WORK REQUIRED | What lies from the line containing "pose.rotation_euler = (-TIP_BACK, 0.0, 0.0)" through the line containing "obj.matrix_parent_inverse = Matrix.Identity(4)"? Print exactly those lines, with both ends, and no others.

DATA PROVIDED |
◇ ◇ ◇ ◇ ◇ ◇ ◇

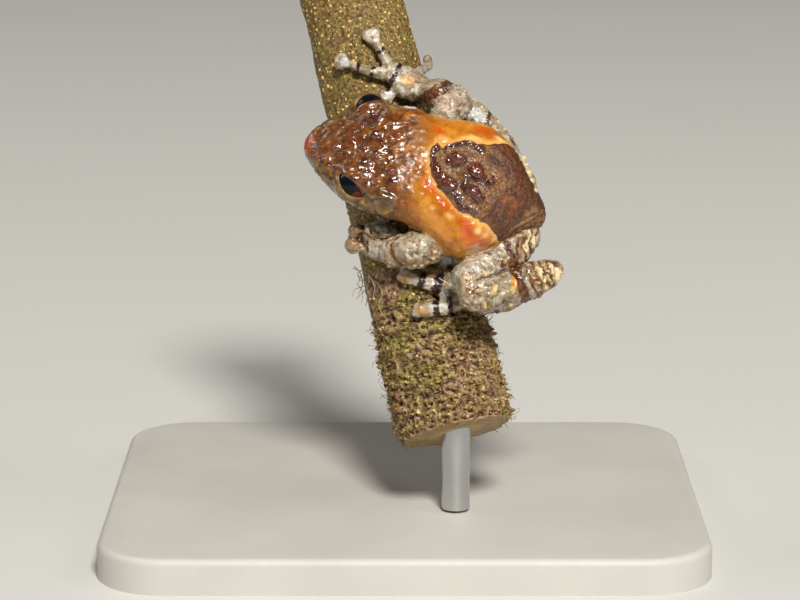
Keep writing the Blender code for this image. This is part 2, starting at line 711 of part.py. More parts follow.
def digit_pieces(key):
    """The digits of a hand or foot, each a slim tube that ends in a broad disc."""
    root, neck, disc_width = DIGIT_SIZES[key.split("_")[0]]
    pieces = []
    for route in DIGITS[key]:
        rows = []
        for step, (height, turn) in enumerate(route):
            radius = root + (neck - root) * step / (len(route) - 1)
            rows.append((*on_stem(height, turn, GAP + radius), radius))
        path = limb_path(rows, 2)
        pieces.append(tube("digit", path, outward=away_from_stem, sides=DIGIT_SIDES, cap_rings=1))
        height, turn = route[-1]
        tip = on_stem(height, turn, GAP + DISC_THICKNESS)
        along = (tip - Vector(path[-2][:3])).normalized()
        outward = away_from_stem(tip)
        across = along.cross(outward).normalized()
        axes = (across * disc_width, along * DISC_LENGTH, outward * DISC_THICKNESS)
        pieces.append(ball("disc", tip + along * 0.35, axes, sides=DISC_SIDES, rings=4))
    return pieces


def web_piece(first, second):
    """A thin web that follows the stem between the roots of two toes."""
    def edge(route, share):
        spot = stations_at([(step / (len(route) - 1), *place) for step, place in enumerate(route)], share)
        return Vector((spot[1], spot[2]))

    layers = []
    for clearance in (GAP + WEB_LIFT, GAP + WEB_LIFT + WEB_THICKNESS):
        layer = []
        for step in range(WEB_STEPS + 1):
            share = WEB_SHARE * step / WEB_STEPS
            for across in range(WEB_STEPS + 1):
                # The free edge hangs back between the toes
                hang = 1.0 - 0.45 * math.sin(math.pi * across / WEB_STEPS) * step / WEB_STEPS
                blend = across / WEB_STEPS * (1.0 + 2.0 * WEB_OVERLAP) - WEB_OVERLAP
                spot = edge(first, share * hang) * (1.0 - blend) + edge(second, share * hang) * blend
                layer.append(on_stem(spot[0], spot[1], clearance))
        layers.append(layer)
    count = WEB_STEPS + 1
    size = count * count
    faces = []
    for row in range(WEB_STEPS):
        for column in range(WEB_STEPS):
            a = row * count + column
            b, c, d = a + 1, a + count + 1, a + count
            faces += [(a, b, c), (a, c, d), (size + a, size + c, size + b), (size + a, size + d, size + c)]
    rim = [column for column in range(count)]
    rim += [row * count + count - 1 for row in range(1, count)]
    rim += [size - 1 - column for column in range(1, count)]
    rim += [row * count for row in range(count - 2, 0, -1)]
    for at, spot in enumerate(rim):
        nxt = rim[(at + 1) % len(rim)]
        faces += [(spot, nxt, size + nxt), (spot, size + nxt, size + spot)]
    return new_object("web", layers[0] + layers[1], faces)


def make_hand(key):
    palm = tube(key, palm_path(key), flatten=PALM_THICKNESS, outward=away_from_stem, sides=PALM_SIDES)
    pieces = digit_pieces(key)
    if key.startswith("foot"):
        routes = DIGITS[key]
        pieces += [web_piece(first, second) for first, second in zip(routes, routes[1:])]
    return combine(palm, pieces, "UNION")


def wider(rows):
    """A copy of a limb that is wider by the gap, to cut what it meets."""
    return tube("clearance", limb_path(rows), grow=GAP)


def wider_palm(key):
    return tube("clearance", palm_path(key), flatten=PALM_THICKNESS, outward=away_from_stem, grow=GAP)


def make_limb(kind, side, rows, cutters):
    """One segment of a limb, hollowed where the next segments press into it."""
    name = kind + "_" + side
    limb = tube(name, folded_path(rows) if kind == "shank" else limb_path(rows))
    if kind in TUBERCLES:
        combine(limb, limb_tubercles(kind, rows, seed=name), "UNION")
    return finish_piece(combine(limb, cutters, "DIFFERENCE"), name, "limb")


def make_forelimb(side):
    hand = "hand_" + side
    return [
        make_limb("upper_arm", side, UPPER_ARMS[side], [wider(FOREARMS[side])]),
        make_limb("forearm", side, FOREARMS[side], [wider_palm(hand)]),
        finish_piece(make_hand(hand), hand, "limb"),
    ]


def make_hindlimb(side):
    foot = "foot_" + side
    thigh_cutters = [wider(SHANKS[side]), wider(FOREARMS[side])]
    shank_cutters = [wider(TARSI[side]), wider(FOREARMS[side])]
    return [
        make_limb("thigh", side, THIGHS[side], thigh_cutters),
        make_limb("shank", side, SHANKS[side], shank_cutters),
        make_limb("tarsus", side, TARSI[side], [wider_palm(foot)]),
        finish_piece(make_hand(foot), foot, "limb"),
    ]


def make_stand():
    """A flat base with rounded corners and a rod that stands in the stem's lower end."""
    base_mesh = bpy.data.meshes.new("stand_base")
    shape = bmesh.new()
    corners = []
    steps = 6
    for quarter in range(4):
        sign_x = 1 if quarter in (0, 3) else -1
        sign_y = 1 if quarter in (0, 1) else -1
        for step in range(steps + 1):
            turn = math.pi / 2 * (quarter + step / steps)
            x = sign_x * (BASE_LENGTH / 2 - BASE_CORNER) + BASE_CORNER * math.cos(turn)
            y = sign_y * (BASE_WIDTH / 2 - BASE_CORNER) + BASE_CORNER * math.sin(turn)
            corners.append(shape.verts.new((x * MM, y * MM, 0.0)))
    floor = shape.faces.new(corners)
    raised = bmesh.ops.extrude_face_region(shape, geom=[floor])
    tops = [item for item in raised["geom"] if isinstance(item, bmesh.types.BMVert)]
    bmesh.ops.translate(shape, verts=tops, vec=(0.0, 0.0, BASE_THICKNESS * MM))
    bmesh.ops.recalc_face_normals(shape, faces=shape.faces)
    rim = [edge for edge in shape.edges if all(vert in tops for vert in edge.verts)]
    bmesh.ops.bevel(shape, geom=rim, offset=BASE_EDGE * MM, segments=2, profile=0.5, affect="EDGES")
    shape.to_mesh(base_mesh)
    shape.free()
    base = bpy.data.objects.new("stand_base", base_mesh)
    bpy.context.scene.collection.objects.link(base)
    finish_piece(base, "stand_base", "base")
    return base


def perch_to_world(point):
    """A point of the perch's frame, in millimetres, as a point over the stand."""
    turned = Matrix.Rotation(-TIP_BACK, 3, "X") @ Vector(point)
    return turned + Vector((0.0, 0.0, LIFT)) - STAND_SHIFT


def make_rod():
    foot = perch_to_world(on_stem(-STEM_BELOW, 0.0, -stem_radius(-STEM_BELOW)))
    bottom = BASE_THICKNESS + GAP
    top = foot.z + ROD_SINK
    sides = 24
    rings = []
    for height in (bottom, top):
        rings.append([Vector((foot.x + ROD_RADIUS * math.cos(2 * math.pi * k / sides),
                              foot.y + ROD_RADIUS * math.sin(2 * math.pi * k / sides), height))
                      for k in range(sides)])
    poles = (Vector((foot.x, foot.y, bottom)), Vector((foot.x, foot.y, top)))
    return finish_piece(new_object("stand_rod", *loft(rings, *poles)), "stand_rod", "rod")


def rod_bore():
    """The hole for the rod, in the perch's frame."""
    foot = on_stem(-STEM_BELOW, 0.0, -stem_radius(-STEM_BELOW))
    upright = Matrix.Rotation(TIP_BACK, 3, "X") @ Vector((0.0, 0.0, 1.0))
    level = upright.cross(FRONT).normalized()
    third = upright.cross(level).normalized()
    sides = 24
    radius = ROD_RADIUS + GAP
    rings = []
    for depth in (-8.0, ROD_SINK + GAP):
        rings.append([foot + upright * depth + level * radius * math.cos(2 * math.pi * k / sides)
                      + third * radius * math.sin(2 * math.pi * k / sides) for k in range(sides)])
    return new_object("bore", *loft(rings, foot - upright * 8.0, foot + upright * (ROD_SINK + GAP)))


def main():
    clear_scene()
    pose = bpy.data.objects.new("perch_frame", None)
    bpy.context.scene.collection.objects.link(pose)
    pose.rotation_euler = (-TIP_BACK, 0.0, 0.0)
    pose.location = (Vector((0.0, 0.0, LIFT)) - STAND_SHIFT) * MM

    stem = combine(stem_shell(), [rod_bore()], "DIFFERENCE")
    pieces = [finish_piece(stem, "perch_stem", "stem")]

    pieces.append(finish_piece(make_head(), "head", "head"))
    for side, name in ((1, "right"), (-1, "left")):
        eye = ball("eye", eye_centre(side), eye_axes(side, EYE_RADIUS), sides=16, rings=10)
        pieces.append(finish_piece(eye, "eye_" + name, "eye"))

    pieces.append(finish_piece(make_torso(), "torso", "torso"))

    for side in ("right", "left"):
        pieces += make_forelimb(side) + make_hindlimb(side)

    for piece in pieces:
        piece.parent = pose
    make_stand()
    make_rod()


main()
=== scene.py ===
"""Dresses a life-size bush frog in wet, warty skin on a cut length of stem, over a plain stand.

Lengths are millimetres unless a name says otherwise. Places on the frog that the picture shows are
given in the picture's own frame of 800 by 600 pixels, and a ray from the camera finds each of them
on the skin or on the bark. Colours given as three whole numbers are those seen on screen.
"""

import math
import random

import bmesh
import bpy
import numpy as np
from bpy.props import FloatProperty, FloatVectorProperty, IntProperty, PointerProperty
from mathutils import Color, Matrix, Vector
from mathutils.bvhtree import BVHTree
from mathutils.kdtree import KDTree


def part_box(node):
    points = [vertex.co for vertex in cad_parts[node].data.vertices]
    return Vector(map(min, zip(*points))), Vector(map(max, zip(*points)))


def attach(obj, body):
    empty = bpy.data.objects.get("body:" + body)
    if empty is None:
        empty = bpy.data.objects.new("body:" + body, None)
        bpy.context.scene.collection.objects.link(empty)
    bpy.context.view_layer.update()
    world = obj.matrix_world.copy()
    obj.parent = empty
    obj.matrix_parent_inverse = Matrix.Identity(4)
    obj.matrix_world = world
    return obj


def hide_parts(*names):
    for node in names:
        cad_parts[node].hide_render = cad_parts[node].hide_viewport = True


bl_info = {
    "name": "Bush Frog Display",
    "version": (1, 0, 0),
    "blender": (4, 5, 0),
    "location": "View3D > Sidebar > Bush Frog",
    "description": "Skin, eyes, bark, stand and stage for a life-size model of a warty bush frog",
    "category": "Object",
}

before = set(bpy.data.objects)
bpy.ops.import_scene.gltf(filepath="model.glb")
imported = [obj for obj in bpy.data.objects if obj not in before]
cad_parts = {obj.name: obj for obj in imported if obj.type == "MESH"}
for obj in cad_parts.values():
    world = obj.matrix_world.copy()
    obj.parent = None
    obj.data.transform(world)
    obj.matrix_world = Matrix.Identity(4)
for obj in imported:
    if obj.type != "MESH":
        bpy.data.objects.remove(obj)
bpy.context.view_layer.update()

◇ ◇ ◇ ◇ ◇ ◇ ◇

CORRECT RESPONSE |
    pose.rotation_euler = (-TIP_BACK, 0.0, 0.0)
    pose.location = (Vector((0.0, 0.0, LIFT)) - STAND_SHIFT) * MM

    stem = combine(stem_shell(), [rod_bore()], "DIFFERENCE")
    pieces = [finish_piece(stem, "perch_stem", "stem")]

    pieces.append(finish_piece(make_head(), "head", "head"))
    for side, name in ((1, "right"), (-1, "left")):
        eye = ball("eye", eye_centre(side), eye_axes(side, EYE_RADIUS), sides=16, rings=10)
        pieces.append(finish_piece(eye, "eye_" + name, "eye"))

    pieces.append(finish_piece(make_torso(), "torso", "torso"))

    for side in ("right", "left"):
        pieces += make_forelimb(side) + make_hindlimb(side)

    for piece in pieces:
        piece.parent = pose
    make_stand()
    make_rod()


main()
=== scene.py ===
"""Dresses a life-size bush frog in wet, warty skin on a cut length of stem, over a plain stand.

Lengths are millimetres unless a name says otherwise. Places on the frog that the picture shows are
given in the picture's own frame of 800 by 600 pixels, and a ray from the camera finds each of them
on the skin or on the bark. Colours given as three whole numbers are those seen on screen.
"""

import math
import random

import bmesh
import bpy
import numpy as np
from bpy.props import FloatProperty, FloatVectorProperty, IntProperty, PointerProperty
from mathutils import Color, Matrix, Vector
from mathutils.bvhtree import BVHTree
from mathutils.kdtree import KDTree


def part_box(node):
    points = [vertex.co for vertex in cad_parts[node].data.vertices]
    return Vector(map(min, zip(*points))), Vector(map(max, zip(*points)))


def attach(obj, body):
    empty = bpy.data.objects.get("body:" + body)
    if empty is None:
        empty = bpy.data.objects.new("body:" + body, None)
        bpy.context.scene.collection.objects.link(empty)
    bpy.context.view_layer.update()
    world = obj.matrix_world.copy()
    obj.parent = empty
    obj.matrix_parent_inverse = Matrix.Identity(4)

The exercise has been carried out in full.